London, 5 May 1998 (RFE/RL) -- A political row has broken out in Britain following allegations that a London-based mercenary group shipped a consignment of Bulgarian weapons to help overthrow a military junta in west Africa.

A criminal investigation has been launched to determine whether the shipment of Bulgarian weapons breached a U.N. arms embargo imposed last year after the military junta in the former British colony of Sierra Leone seized power in a coup.

Media reports say the 30 tones of Bulgarian small arms and ammunition were flown out of Sofia to west Africa in February. The arms shipment was said to be worth some $10 million.

The reports say the Bulgarian weapons were sold to local guerrilla forces in Sierra Leone by the London-based "military consultants", Sandline International, one of a number of western mercenary organizations that have sprung up post-Cold War.

Sandline has admitted supplying the Bulgarian weapons but claims it acted with the approval of the British government, something categorically denied by Foreign Office officials.

The row is a potential embarrassment for Foreign Secretary Robin Cook who said when he took office that he would pursue an ethical foreign policy. In particular, he said he would support the U.N. which banned the supply of arms to Sierra Leone last October.

The affair has focused attention on one of the world's most barbaric conflicts which is being waged in the jungles of Sierra Leone, a tiny state of four million people northwest of Nigeria.

The U.N. imposed the arms embargo after a military junta headed by Major Johnny Koroma overthrew the elected civilian government of President Ahmed Tejan Kabbah in May last year.

Subsequently, Nigerian-led peacekeeping troops returned Kabbah to power two months ago with the help of some 40,000 local guerrillas equipped with the Bulgarian weapons.

The British government had made no secret of its wish to see the restoration of Sierra Leone's elected president. Now, Sandline has called on the government to give a full account of what it alleges to be its involvement in the operation to restore the ousted president.

The Guardian newspaper reports that Sandline is one of several British security companies which have burgeoned since the end of the Cold War and apartheid in South Africa as surplus soldiers hire themselves out to governments engaged in internal conflicts.

The company is run by Lieut.-Colonel Tim Spicer, a former British army officer who served in the Gulf and the Falklands War.

Spicer was the focus of international publicity last year when he was hired by the government of Papua New Guinea to put down a rebellion on secessionist Bougainville island. The deal, reportedly worth more than 30 million dollars, went awry when he was detained, handcuffed and flown out of the Pacific country at gun point.

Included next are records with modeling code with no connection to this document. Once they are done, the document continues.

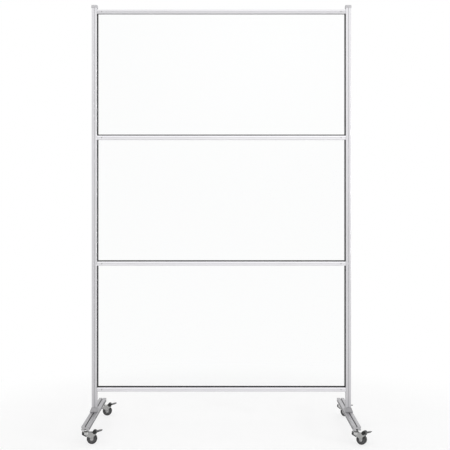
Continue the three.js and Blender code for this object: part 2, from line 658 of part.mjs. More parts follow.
// The brake housing's lip: an upturned edge that goes round the front of the fork's head.
function guardLip() {
  const inner = FORK_HEAD_RADIUS + GUARD_LIP_GAP;
  const outer = inner + GUARD_LIP_THICKNESS;
  const floor = FORK_TOP - FORK_HEAD_DEPTH - GUARD_LIP_GAP;
  const low = floor - GUARD_LIP_THICKNESS;
  const dish = rod("z", outer, low, FORK_TOP + GUARD_LIP_RISE, ORIGIN, WHEEL_SEGMENTS);
  const well = rod("z", inner, floor, FORK_TOP + OVERRUN, ORIGIN, WHEEL_SEGMENTS);
  const front = box([-outer - OVERRUN, -outer, 0], [-FORK_NOSE - RUNNING_GAP, outer, CASTER_HEIGHT]);
  return { low, nose: (inner + outer) / 2, lip: cut(dish, well).intersect(front) };
}

// The black brake housing between the fork's legs, hollowed round the wheel.
function guardGeometry() {
  const top = FORK_UNDERSIDE - FIT;
  const { low, nose, lip } = guardLip();
  const shape = new THREE.Shape();
  shape.moveTo(-nose, top);
  shape.lineTo(-nose, low);
  const [start, end] = guardArcShares.map((share) => share * Math.PI);
  const radius = WHEEL_RADIUS + GUARD_TYRE_GAP;
  const startX = CASTER_TRAIL + radius * Math.cos(start);
  shape.lineTo(startX - GUARD_TYRE_GAP, WHEEL_RADIUS + radius * Math.sin(start));
  shape.absarc(CASTER_TRAIL, WHEEL_RADIUS, radius, start, end, true);
  shape.lineTo(FORK_HEAD_REACH - RUNNING_GAP, top);
  shape.closePath();
  const body = across(shape, 2 * (FORK_INNER - GUARD_SIDE_GAP), CURVE_SEGMENTS);
  const pocketLow = FORK_UNDERSIDE - FIT - STEM_HEAD_HEIGHT - RUNNING_GAP;
  const pocket = rod("z", STEM_HEAD_RADIUS + RUNNING_GAP, pocketLow, FORK_TOP, ORIGIN);
  return geometryOf(join(cut(body, pocket), lip));
}

// Spins a profile of [radius, place along the axle] points about the axle, with a flat at the bottom.
function spunWheel(points, segments) {
  const profile = points.map(([radius, along]) => new THREE.Vector2(radius, along));
  return new THREE.LatheGeometry(profile, segments, Math.PI / segments).translate(...WHEEL_CENTRE);
}

function tyreGeometry() {
  const half = TYRE_WIDTH / 2;
  const shoulder = half - TYRE_EDGE_RADIUS;
  const edge = (side) =>
    Array.from({ length: ARC_SEGMENTS + 1 }, (_, i) => {
      const angle = (i / ARC_SEGMENTS) * (Math.PI / 2);
      const sweep = side < 0 ? angle : Math.PI / 2 - angle;
      return [
        WHEEL_RADIUS - TYRE_EDGE_RADIUS + TYRE_EDGE_RADIUS * Math.sin(sweep),
        side * (shoulder + TYRE_EDGE_RADIUS * Math.cos(sweep)),
      ];
    });
  const inner = TYRE_BORE + FIT;
  return spunWheel([[inner, -half], ...edge(-1), ...edge(1), [inner, half], [inner, -half]], WHEEL_SEGMENTS);
}

function hubGeometry() {
  const bore = AXLE_RADIUS + FIT;
  const rim = TYRE_WIDTH / 2 - HUB_RIM_STEP;
  const web = HUB_WEB / 2;
  const boss = FORK_INNER - RUNNING_GAP;
  const rimInner = TYRE_BORE - HUB_RIM_THICKNESS;
  const bossStep = HUB_BOSS_RADIUS + HUB_RIM_THICKNESS;
  const half = [
    [bore, boss],
    [HUB_BOSS_RADIUS, boss],
    [bossStep, web],
    [rimInner, web],
    [rimInner, rim],
    [TYRE_BORE, rim],
  ];
  const mirrored = half.map(([radius, along]) => [radius, -along]);
  return spunWheel([...mirrored, ...half.reverse(), mirrored[0]], ROUND_SEGMENTS);
}

// The axle is a bolt with its nut outside the fork.
function axleGeometry() {
  const inner = FORK_OUTER + FIT;
  const outer = inner + AXLE_HEAD_HEIGHT;
  const shank = rod("y", AXLE_RADIUS, -inner - AXLE_HEAD_HEIGHT / 2, outer + AXLE_TIP, WHEEL_CENTRE);
  const head = rod("y", AXLE_HEAD_RADIUS, -outer, -inner, WHEEL_CENTRE);
  const nut = rod("y", AXLE_HEAD_RADIUS, inner, outer, WHEEL_CENTRE, HEX);
  return geometryOf(join(shank, head, nut));
}

// The pedal's side view: a lever that rises from its head to a lipped tip.
function leverShape() {
  const shape = new THREE.Shape();
  const low = PEDAL_PIVOT_HEIGHT - PEDAL_HEAD_RADIUS / 2;
  const tipTop = PEDAL_TIP_HEIGHT;
  const blade = tipTop - PEDAL_TIP_LIP;
  shape.moveTo(PEDAL_PIVOT_REACH, low);
  shape.lineTo(PEDAL_PIVOT_REACH + PEDAL_HEAD_RADIUS, low);
  shape.lineTo(PEDAL_REACH - PEDAL_TIP_LIP, blade - PEDAL_THICKNESS);
  shape.lineTo(PEDAL_REACH, blade - PEDAL_THICKNESS / 2);
  shape.lineTo(PEDAL_REACH, tipTop);
  shape.lineTo(PEDAL_REACH - 2 * PEDAL_TIP_LIP, tipTop);
  shape.lineTo(PEDAL_REACH - 2 * PEDAL_THICKNESS, blade);
  shape.lineTo(PEDAL_PIVOT_REACH + PEDAL_HEAD_RADIUS, low + PEDAL_THICKNESS + PEDAL_TIP_LIP);
  shape.lineTo(PEDAL_PIVOT_REACH, PEDAL_PIVOT_HEIGHT + PEDAL_HEAD_RADIUS / 2);
  shape.closePath();
  return shape;
}

// The pedal's plan: narrow between the fork's legs, then a wider tread with rounded corners.
function treadShape() {
  const neck = FORK_INNER - RUNNING_GAP;
  const half = PEDAL_WIDTH / 2;
  const start = FORK_TAIL + PEDAL_TREAD_GAP;
  const corner = PEDAL_CORNER;
  const shape = new THREE.Shape();
  shape.moveTo(0, -neck);
  shape.lineTo(start, -neck);
  shape.lineTo(start + corner, -half);
  shape.lineTo(PEDAL_REACH - corner, -half);
  shape.absarc(PEDAL_REACH - corner, -half + corner, corner, -Math.PI / 2, 0, false);
  shape.absarc(PEDAL_REACH - corner, half - corner, corner, 0, Math.PI / 2, false);
  shape.lineTo(start + corner, half);
  shape.lineTo(start, neck);
  shape.lineTo(0, neck);
  shape.closePath();
  return shape;
}

// The pedal's round head turns in the fork's ears on trunnions, which end in round cheeks outside the fork.
function pedalGeometry() {
  const neck = FORK_INNER - RUNNING_GAP;
  const cheekInner = FORK_OUTER + RUNNING_GAP;
  const cheekOuter = cheekInner + PEDAL_CHEEK_THICKNESS;
  const lever = across(leverShape(), PEDAL_WIDTH).intersect(upright(treadShape(), 0, CASTER_HEIGHT));
  const head = rod("y", PEDAL_HEAD_RADIUS, -neck, neck, PEDAL_PIVOT);
  const middle = (cheekInner + cheekOuter) / 2;
  const trunnions = rod("y", PEDAL_TRUNNION_RADIUS, -middle, middle, PEDAL_PIVOT);
  const cheeks = [
    rod("y", PEDAL_CHEEK_RADIUS, -cheekOuter, -cheekInner, PEDAL_PIVOT),
    rod("y", PEDAL_CHEEK_RADIUS, cheekInner, cheekOuter, PEDAL_PIVOT),
  ];
  return geometryOf(join(lever, head, trunnions, ...cheeks));
}

// A named mesh with its own material.
function mesh(name, geometry, material) {
  const made = new THREE.Mesh(geometry, material());
  made.name = name;
  return made;
}

function place(object, x, y, z) {
  object.position.set(x, y, z);
  return object;
}

function buildPosts() {
  const group = new THREE.Group();
  for (const [word, side] of [["left", -1], ["right", 1]]) {
    group.add(place(mesh(`${word}_post`, postGeometry(side), ANODISED), side * POST_CENTRE, 0, 0));
    group.add(place(mesh(`${word}_post_cap`, capGeometry(side), CAP_PLASTIC), side * POST_CENTRE, 0, 0));
  }
  return group;
}

function buildRails() {
  const group = new THREE.Group();
  ["bottom", "lower", "upper", "top"].forEach((word, i) => {
    const rail = place(new THREE.Group(), 0, 0, railCentre(i));
    const left = mesh(`${word}_rail_left_connector`, connectorGeometry(), CAST);
    left.rotation.z = Math.PI;
    rail.add(mesh(`${word}_rail`, railGeometry(), ANODISED), left);
    rail.add(mesh(`${word}_rail_right_connector`, connectorGeometry(), CAST));
    group.add(rail);
  });
  return group;
}

function buildPanes() {
  const group = new THREE.Group();
  ["bottom", "middle", "top"].forEach((word, i) => {
    group.add(mesh(`${word}_glass_panel`, paneGeometry(paneFloors[i]), CLEAR_GLASS));
    group.add(mesh(`${word}_pane_gasket`, gasketGeometry(paneFloors[i]), RUBBER));
  });
  return group;
}

function buildFoot(word, side) {
  const foot = place(new THREE.Group(), side * POST_CENTRE, 0, 0);
  const frontCap = mesh(`${word}_foot_front_cap`, endCapGeometry(), CAP_PLASTIC);
  frontCap.rotation.z = Math.PI;
  foot.add(mesh(`${word}_foot`, footGeometry(), ANODISED), frontCap);
  foot.add(mesh(`${word}_foot_rear_cap`, endCapGeometry(), CAP_PLASTIC));
  foot.add(mesh(`${word}_foot_bracket`, bracketGeometry(side), CAST));
  foot.add(mesh(`${word}_foot_bolt`, footBoltGeometry(), STEEL));
  return foot;
}

function buildCaster(name, side, end, turn) {
  const caster = place(new THREE.Group(), side * POST_CENTRE, end * CASTER_Y, 0);
  caster.add(mesh(`${name}_swivel_stem`, stemGeometry(), ZINC));
  const swivel = new THREE.Group();
  swivel.rotation.z = THREE.MathUtils.degToRad(turn);
  swivel.add(mesh(`${name}_fork`, forkGeometry(), ZINC));
  swivel.add(mesh(`${name}_brake_housing`, guardGeometry(), BLACK_PLASTIC));
  swivel.add(mesh(`${name}_brake_pedal`, pedalGeometry(), BLACK_PLASTIC));
  swivel.add(mesh(`${name}_axle`, axleGeometry(), STEEL));
  swivel.add(mesh(`${name}_tyre`, tyreGeometry(), TYRE_RUBBER));
  swivel.add(mesh(`${name}_wheel_hub`, hubGeometry(), HUB_PLASTIC));
  caster.add(swivel);
  return caster;
}

const barrier = place(new THREE.Group(), FRAME_SHIFT_X, FRAME_SHIFT_Y, 0);
barrier.add(buildPosts(), buildRails(), buildPanes(), buildFoot("left", -1), buildFoot("right", 1));
barrier.add(buildCaster("front_left", -1, -1, FRONT_LEFT_TURN));
barrier.add(buildCaster("front_right", 1, -1, FRONT_RIGHT_TURN));
barrier.add(buildCaster("rear_left", -1, 1, REAR_LEFT_TURN));
barrier.add(buildCaster("rear_right", 1, 1, REAR_RIGHT_TURN));

export default barrier;
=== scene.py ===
# The looks of a mobile glass barrier panel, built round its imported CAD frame.
# Metres in the frame's own axes: +X is the viewer's right, +Y is away from the viewer and +Z is up. The sizes
# of pieces are named in millimetres, and those of the studio in metres.
import json
import math

import bmesh
import bpy
from mathutils import Matrix, Vector

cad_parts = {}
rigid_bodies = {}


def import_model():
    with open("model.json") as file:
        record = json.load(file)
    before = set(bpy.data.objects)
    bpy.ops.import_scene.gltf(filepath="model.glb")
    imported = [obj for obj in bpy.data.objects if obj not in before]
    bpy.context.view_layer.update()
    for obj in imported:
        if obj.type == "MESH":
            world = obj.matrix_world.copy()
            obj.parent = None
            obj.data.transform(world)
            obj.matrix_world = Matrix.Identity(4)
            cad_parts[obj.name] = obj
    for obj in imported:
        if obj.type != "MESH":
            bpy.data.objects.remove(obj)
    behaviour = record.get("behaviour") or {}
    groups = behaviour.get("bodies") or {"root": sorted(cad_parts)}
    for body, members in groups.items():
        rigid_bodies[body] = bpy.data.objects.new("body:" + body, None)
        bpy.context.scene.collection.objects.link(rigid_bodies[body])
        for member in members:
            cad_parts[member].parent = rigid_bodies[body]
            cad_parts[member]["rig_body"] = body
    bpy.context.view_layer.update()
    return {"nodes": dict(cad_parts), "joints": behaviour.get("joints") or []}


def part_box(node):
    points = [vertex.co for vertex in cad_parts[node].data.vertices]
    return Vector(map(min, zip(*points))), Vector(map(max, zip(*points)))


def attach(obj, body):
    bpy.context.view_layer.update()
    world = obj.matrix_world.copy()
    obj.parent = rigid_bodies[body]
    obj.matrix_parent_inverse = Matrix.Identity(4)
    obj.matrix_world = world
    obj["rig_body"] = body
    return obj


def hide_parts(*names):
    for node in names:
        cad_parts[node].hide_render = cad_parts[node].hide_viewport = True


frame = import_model()
nodes = frame["nodes"]
joints = {joint["name"]: joint for joint in frame["joints"]}

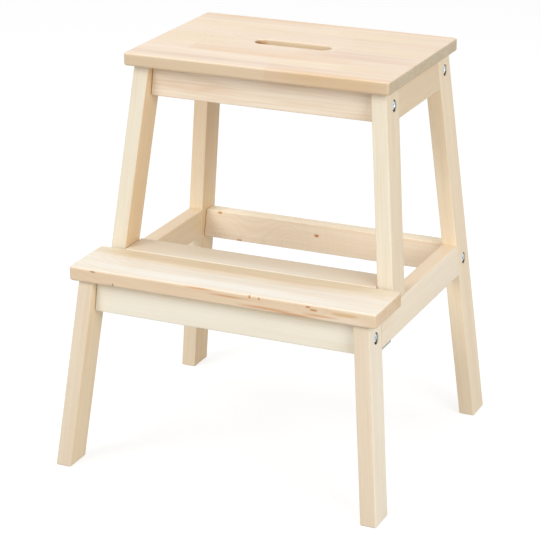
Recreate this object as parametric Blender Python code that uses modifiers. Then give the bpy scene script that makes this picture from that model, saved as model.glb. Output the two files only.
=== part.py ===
"""Wooden step stool with two levels, joined with connector bolts, dowels and wood screws.

Metres. +Z is up, +Y points to the back, and the origin is on the floor under the middle of the feet.
Left and right are those of a person who stands in front of the stool, so left is -X.
"""

import math

import bpy
from mathutils import Vector

# Overall sizes
STOOL_DEPTH = 0.390
STOOL_HEIGHT = 0.500
FOOT_HALF_WIDTH = 0.2128
GAP = 0.0003

# Lean of the legs, as horizontal travel for each metre of height
SIDE_SPLAY = 0.1022
FRONT_RAKE = 0.1228
BACK_RAKE = 0.0821
UPPER_LEG_SETBACK = 0.078

# Bars
STOCK_THICKNESS = 0.020
STOCK_WIDTH = 0.039
BAR_EASE = 0.0009

# Top board
TOP_HALF_WIDTH = 0.1718
TOP_FRONT = -0.0708
TOP_BACK = 0.1642
TOP_THICKNESS = 0.016
HAND_HOLE_LENGTH = 0.100
HAND_HOLE_WIDTH = 0.023
HAND_HOLE_Y = 0.0490

# Lower step
STEP_HALF_WIDTH = 0.1994
STEP_FRONT = -0.1712
STEP_BACK = -0.0880
STEP_TOP = 0.256
STEP_THICKNESS = 0.018
SLAT_DEPTH = 0.0445
BOARD_EASE = 0.0020
BOARD_CORNER = 0.0045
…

It is not known if Spicer personally visited Bulgaria to arrange the weapons shipment to the Sierra Leone forces, or the nature of Sandline's contacts -- if any -- with enterprises in Bulgaria.

New light on the affair may come after British officials question the British envoy to Sierra Leone, Peter Penfold, about allegations that he colluded with the mercenaries and may even have asked for their assistance.